La feria de los simulacros
Convirtiendo al Jason Bourne de Robert Ludlum en el mito posheroico de una era sin identidad, en ese guión Tony Gilroy se reveló autor especialmente dotado para reajustar viejos géneros a las claves de lo contemporáneo. Su debut como director, Michael Clayton (2007), fue interpretado como recuperación de los modos y maneras del thriller liberal estadounidense de los setenta, pero ofrecía una perturbadora imagen de un presente donde la ética emergía como disfunción y la gestión de la muerte podía resolverse del modo más aséptico, contratando una empresa de servicios vía Internet. Duplicity, su segundo largometraje, supone un visible cambio de registro (más lúdico, menos grave, descaradamente accesible), pero la capacidad de Gilroy para acertar en el centro exacto del espíritu de nuestra época no muestra signos de debilidad.
DUPLICITY
Dirección: Tony Gilroy.
Intérpretes: Julia Roberts, Clive
Owen, Tom Wilkinson, Paul Giamatti,
Denis O'Hare, Tom McCarthy.
Género: comedia. EE UU, 2009.
Duración: 125 minutos.
Estudiado rompecabezas, laberinto narrativo con (falsas) rutas marcadas, impecable juego de director-guionista listo, trilero y empeñado en levantarle la camisa a cada uno de sus personajes antes de levantársela, en pleno clímax, a la platea entera, Duplicity recoloca en el universo corporativo ese tema que dio tanto de sí a la tan estimable como reiterativa serie Alias: la vida privada del espía, el estado perpetuo de seísmo sentimental para quien vive en el simulacro.
Julia Roberts y Clive Owen encarnan a dos profesionales del espionaje que el tiempo ha puesto al servicio de la empresa privada: las tensiones de la guerra fría han dado paso a los combates invisibles por obtener el santo grial del consumo. Bajo la imponente sombra de dos colosos de la industria cosmética que, en los títulos de crédito, han librado un hiperbólico combate entre lo homérico y lo grotesco, los personajes encarnados por Roberts y Owen intentarán dilucidar si eso que parece imantarles es una historia de amor o bien una de las formas tácticas propias de ese oficio que les ha transformado en impecables maestros de la impostura y la artimaña.

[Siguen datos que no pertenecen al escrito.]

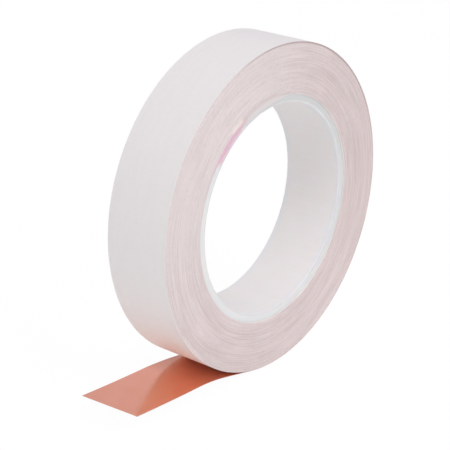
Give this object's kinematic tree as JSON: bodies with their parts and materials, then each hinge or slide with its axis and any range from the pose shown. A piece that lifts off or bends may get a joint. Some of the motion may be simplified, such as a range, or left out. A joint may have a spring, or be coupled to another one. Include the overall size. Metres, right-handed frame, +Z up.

Con visible conocimiento de causa de los ritmos de la screwball comedy de los años treinta y cuarenta, Gilroy maneja el material como si fuera una suerte de Howard Hawks de síntesis nacido entre los biombos de oficina de Playtime (1967). En ocasiones, la película parece acercarse a la órbita de Casa de juegos (1987), al tiempo que sus jugueteos con la jerga corporativa invitan a pensar en un seudo-Mamet en clave orgullosamente ligera. Tom Wilkinson y Paul Giamatti, en la piel de los líderes de empresa enfrentados a muerte, tienen el brillo y la precisión cómica de secundarios de una improbable comedia de Preston Sturges para tiempos de arrogancia económica. De todas formas, tanto elemento referencial no nubla la evidencia de que el conjunto es Gilroy en estado purísimo, el mismo Gilroy que en Michael Clayton reescribía en clave preservativa la secuencia del asesinato de Cortina rasgada.
Es posible que el tránsito entre la altísima ambición de Michael Clayton y la descarada frivolidad de Duplicity caiga como un jarro de agua fría sobre algunos espectadores. Aquí Gilroy se revela más amigo del ingenio que de la hondura: la revelación de la naturaleza del macguffin que mueve la trama -y que, a su vez, se desvela puro espejismo- es, en este sentido, toda una declaración de principios, perfecta metonimia idiota de una era cuyo único dogma de fe es la apariencia y cuya idea de esperanza se cifra en la capacidad de camuflar toda mentira en una mentira mayor.